**Request**
Copy out all of the material exactly.

**Information shown**
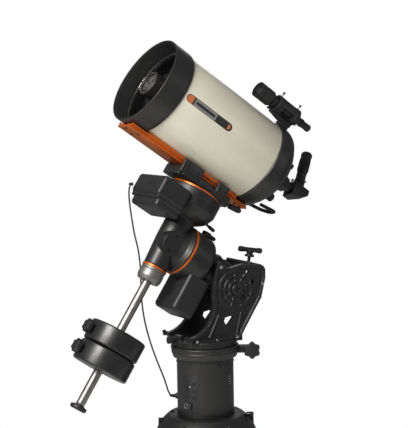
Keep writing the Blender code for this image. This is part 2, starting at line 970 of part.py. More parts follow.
def make_carry_handle():
    """The loop handle under the rear cell, whose bend stands further from the optical axis than its ends."""
    start, end = -0.240, -0.318
    half_width = 0.044
    corner = 0.026
    turn_points = arc((end + corner, half_width - corner), corner, 90, 180, 5)
    near_side = [(start, half_width), *turn_points]
    far_side = [(z, -y) for z, y in reversed(near_side)]
    points = [(-0.1300 + 0.136 * (start - z), y, z) for z, y in near_side + far_side]
    return tube("carry_handle", points, 0.0065, MOULDED, OPTICAL)


# ---------------------------------------------------------------- finder and diagonal


def make_finder():
    """The 50 mm finder in its two-ring bracket. The frame's x runs out from the optical axis."""
    axis = 0.2220
    base = box("finder_bracket", (0.1668, -0.015, -0.185), (0.186, 0.015, -0.142), MOULDED, FINDER)
    body = box("web_tool", (0.180, -0.014, -0.190), (0.192, 0.014, -0.088), None, FINDER)
    tools = [body]
    for label, z in (("front", -0.095), ("rear", -0.182)):
        tools.append(
            turned(
                f"ring_tool_{label}",
                [(0.0345, z + 0.009), (0.0345, z - 0.009), (0.0262, z - 0.009), (0.0262, z + 0.009)],
                None,
                FINDER,
                (axis, 0, 0),
                segments=16,
            )
        )
    union(base, *tools)
    turned(
        "finder_scope",
        [
            (0, -0.002),
            (0.0255, -0.002),
            (0.0258, 0.006),
            (0.0300, 0.006),
            (0.0300, -0.060),
            (0.0240, -0.066),
            (0.0240, -0.196),
            (0.0150, -0.212),
            (0.0130, -0.230),
            (0.0130, -0.262),
            (0.0115, -0.267),
            (0, -0.267),
        ],
        MOULDED,
        FINDER,
        (axis, 0, 0),
        segments=16,
    )


def make_diagonal():
    """The visual back, the star diagonal in it and the eyepiece, with x of the frame along the eyepiece."""
    turned(
        "visual_back",
        [
            (0.0420, -0.2503),
            (0.0420, -0.268),
            (0.0300, -0.274),
            (0.0300, -0.318),
            (0.0205, -0.322),
            (0.0205, -0.342),
            (0.0165, -0.342),
            (0.0165, -0.2503),
        ],
        MOULDED,
        OPTICAL,
        segments=16,
    )
    outline = [(-0.030, -0.3425), (-0.030, -0.372), (0.006, -0.424), (0.030, -0.424), (0.030, -0.3425)]
    prism = plate("star_diagonal", outline, 0.026, MOULDED, DIAGONAL, turn=(pi / 2, 0, 0))
    nose = cylinder("nose_tool", 0.0160, -0.350, -0.290, None, DIAGONAL, segments=16)
    barrel = turned(
        "barrel_tool",
        [(0.0205, 0.062), (0.0205, 0.020), (0.0163, 0.020), (0.0163, 0.062)],
        None,
        DIAGONAL,
        (0, 0, -0.385),
        (0, pi / 2, 0),
        segments=16,
    )
    socket = cylinder("socket_tool", 0.0163, 0.018, 0.080, None, DIAGONAL, (0, 0, -0.385), (0, pi / 2, 0), 16)
    cut(union(prism, nose, barrel), socket)
    turned(
        "eyepiece",
        [
            (0, 0.186),
            (0.0190, 0.186),
            (0.0225, 0.178),
            (0.0225, 0.104),
            (0.0190, 0.094),
            (0.0190, 0.0625),
            (0.0158, 0.0625),
            (0.0158, 0.034),
            (0, 0.034),
        ],
        MOULDED,
        DIAGONAL,
        (0, 0, -0.385),
        (0, pi / 2, 0),
        segments=16,
    )


# ---------------------------------------------------------------- declination cable


def make_cable():
    """The cable from the declination motor to the pier, in two stretches that meet end to end."""
    route = smooth_route(CABLE_ROUTE, CABLE_STEP)
    join = len(smooth_route(CABLE_ROUTE[: CABLE_JOIN + 1], CABLE_STEP)) - 1
    lower = route[join:]
    lower[0] = lower[0] + (lower[1] - lower[0]).normalized() * GAP
    tube("dec_cable_upper", route[: join + 1], CABLE_RADIUS, CABLE)
    tube("dec_cable_lower", lower, CABLE_RADIUS, CABLE)


# ---------------------------------------------------------------- assembly


clear_scene()
PARTS = collection(OBJECT)
CUTTERS = collection("cutters")

CASTING = material("black_casting", (0.035, 0.034, 0.033), 0.45, 0.2)
SATIN_BLACK = material("satin_black", (0.030, 0.030, 0.031), 0.40)
MOULDED = material("moulded_black", (0.028, 0.028, 0.030), 0.50)
ORANGE = material("orange_anodised", (0.58, 0.115, 0.012), 0.32, 0.6)
CREAM = material("cream_paint", (0.74, 0.72, 0.60), 0.38)
STAINLESS = material("stainless_steel", (0.60, 0.58, 0.56), 0.25, 1.0)
SILVER = material("silver_anodised", (0.30, 0.29, 0.28), 0.35, 0.9)
IRON = material("black_iron", (0.022, 0.022, 0.022), 0.35, 0.2)
RUBBER = material("rubber", (0.020, 0.020, 0.020), 0.85)
BRASS = material("brass", (0.70, 0.50, 0.18), 0.35, 1.0)
GLASS = material("coated_glass", (0.10, 0.14, 0.15), 0.05)
MIRROR = material("mirror", (0.85, 0.86, 0.88), 0.03, 1.0)
CABLE = material("cable_grey", (0.060, 0.060, 0.062), 0.60)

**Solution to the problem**
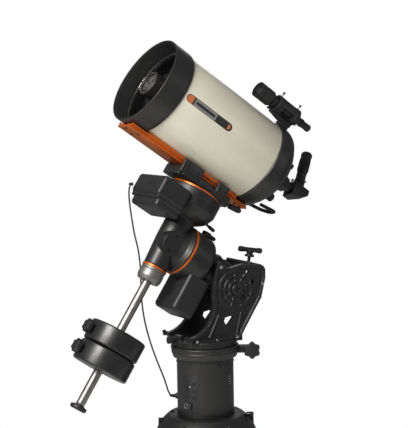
Keep writing the Blender code for this image. This is part 2, starting at line 970 of part.py. More parts follow.
def make_carry_handle():
    """The loop handle under the rear cell, whose bend stands further from the optical axis than its ends."""
    start, end = -0.240, -0.318
    half_width = 0.044
    corner = 0.026
    turn_points = arc((end + corner, half_width - corner), corner, 90, 180, 5)
    near_side = [(start, half_width), *turn_points]
    far_side = [(z, -y) for z, y in reversed(near_side)]
    points = [(-0.1300 + 0.136 * (start - z), y, z) for z, y in near_side + far_side]
    return tube("carry_handle", points, 0.0065, MOULDED, OPTICAL)


# ---------------------------------------------------------------- finder and diagonal


def make_finder():
    """The 50 mm finder in its two-ring bracket. The frame's x runs out from the optical axis."""
    axis = 0.2220
    base = box("finder_bracket", (0.1668, -0.015, -0.185), (0.186, 0.015, -0.142), MOULDED, FINDER)
    body = box("web_tool", (0.180, -0.014, -0.190), (0.192, 0.014, -0.088), None, FINDER)
    tools = [body]
    for label, z in (("front", -0.095), ("rear", -0.182)):
        tools.append(
            turned(
                f"ring_tool_{label}",
                [(0.0345, z + 0.009), (0.0345, z - 0.009), (0.0262, z - 0.009), (0.0262, z + 0.009)],
                None,
                FINDER,
                (axis, 0, 0),
                segments=16,
            )
        )
    union(base, *tools)
    turned(
        "finder_scope",
        [
            (0, -0.002),
            (0.0255, -0.002),
            (0.0258, 0.006),
            (0.0300, 0.006),
            (0.0300, -0.060),
            (0.0240, -0.066),
            (0.0240, -0.196),
            (0.0150, -0.212),
            (0.0130, -0.230),
            (0.0130, -0.262),
            (0.0115, -0.267),
            (0, -0.267),
        ],
        MOULDED,
        FINDER,
        (axis, 0, 0),
        segments=16,
    )


def make_diagonal():
    """The visual back, the star diagonal in it and the eyepiece, with x of the frame along the eyepiece."""
    turned(
        "visual_back",
        [
            (0.0420, -0.2503),
            (0.0420, -0.268),
            (0.0300, -0.274),
            (0.0300, -0.318),
            (0.0205, -0.322),
            (0.0205, -0.342),
            (0.0165, -0.342),
            (0.0165, -0.2503),
        ],
        MOULDED,
        OPTICAL,
        segments=16,
    )
    outline = [(-0.030, -0.3425), (-0.030, -0.372), (0.006, -0.424), (0.030, -0.424), (0.030, -0.3425)]
    prism = plate("star_diagonal", outline, 0.026, MOULDED, DIAGONAL, turn=(pi / 2, 0, 0))
    nose = cylinder("nose_tool", 0.0160, -0.350, -0.290, None, DIAGONAL, segments=16)
    barrel = turned(
        "barrel_tool",
        [(0.0205, 0.062), (0.0205, 0.020), (0.0163, 0.020), (0.0163, 0.062)],
        None,
        DIAGONAL,
        (0, 0, -0.385),
        (0, pi / 2, 0),
        segments=16,
    )
    socket = cylinder("socket_tool", 0.0163, 0.018, 0.080, None, DIAGONAL, (0, 0, -0.385), (0, pi / 2, 0), 16)
    cut(union(prism, nose, barrel), socket)
    turned(
        "eyepiece",
        [
            (0, 0.186),
            (0.0190, 0.186),
            (0.0225, 0.178),
            (0.0225, 0.104),
            (0.0190, 0.094),
            (0.0190, 0.0625),
            (0.0158, 0.0625),
            (0.0158, 0.034),
            (0, 0.034),
        ],
        MOULDED,
        DIAGONAL,
        (0, 0, -0.385),
        (0, pi / 2, 0),
        segments=16,
    )


# ---------------------------------------------------------------- declination cable


def make_cable():
    """The cable from the declination motor to the pier, in two stretches that meet end to end."""
    route = smooth_route(CABLE_ROUTE, CABLE_STEP)
    join = len(smooth_route(CABLE_ROUTE[: CABLE_JOIN + 1], CABLE_STEP)) - 1
    lower = route[join:]
    lower[0] = lower[0] + (lower[1] - lower[0]).normalized() * GAP
    tube("dec_cable_upper", route[: join + 1], CABLE_RADIUS, CABLE)
    tube("dec_cable_lower", lower, CABLE_RADIUS, CABLE)


# ---------------------------------------------------------------- assembly


clear_scene()
PARTS = collection(OBJECT)
CUTTERS = collection("cutters")

CASTING = material("black_casting", (0.035, 0.034, 0.033), 0.45, 0.2)
SATIN_BLACK = material("satin_black", (0.030, 0.030, 0.031), 0.40)
MOULDED = material("moulded_black", (0.028, 0.028, 0.030), 0.50)
ORANGE = material("orange_anodised", (0.58, 0.115, 0.012), 0.32, 0.6)
CREAM = material("cream_paint", (0.74, 0.72, 0.60), 0.38)
STAINLESS = material("stainless_steel", (0.60, 0.58, 0.56), 0.25, 1.0)
SILVER = material("silver_anodised", (0.30, 0.29, 0.28), 0.35, 0.9)
IRON = material("black_iron", (0.022, 0.022, 0.022), 0.35, 0.2)
RUBBER = material("rubber", (0.020, 0.020, 0.020), 0.85)
BRASS = material("brass", (0.70, 0.50, 0.18), 0.35, 1.0)
GLASS = material("coated_glass", (0.10, 0.14, 0.15), 0.05)
MIRROR = material("mirror", (0.85, 0.86, 0.88), 0.03, 1.0)
CABLE = material("cable_grey", (0.060, 0.060, 0.062), 0.60)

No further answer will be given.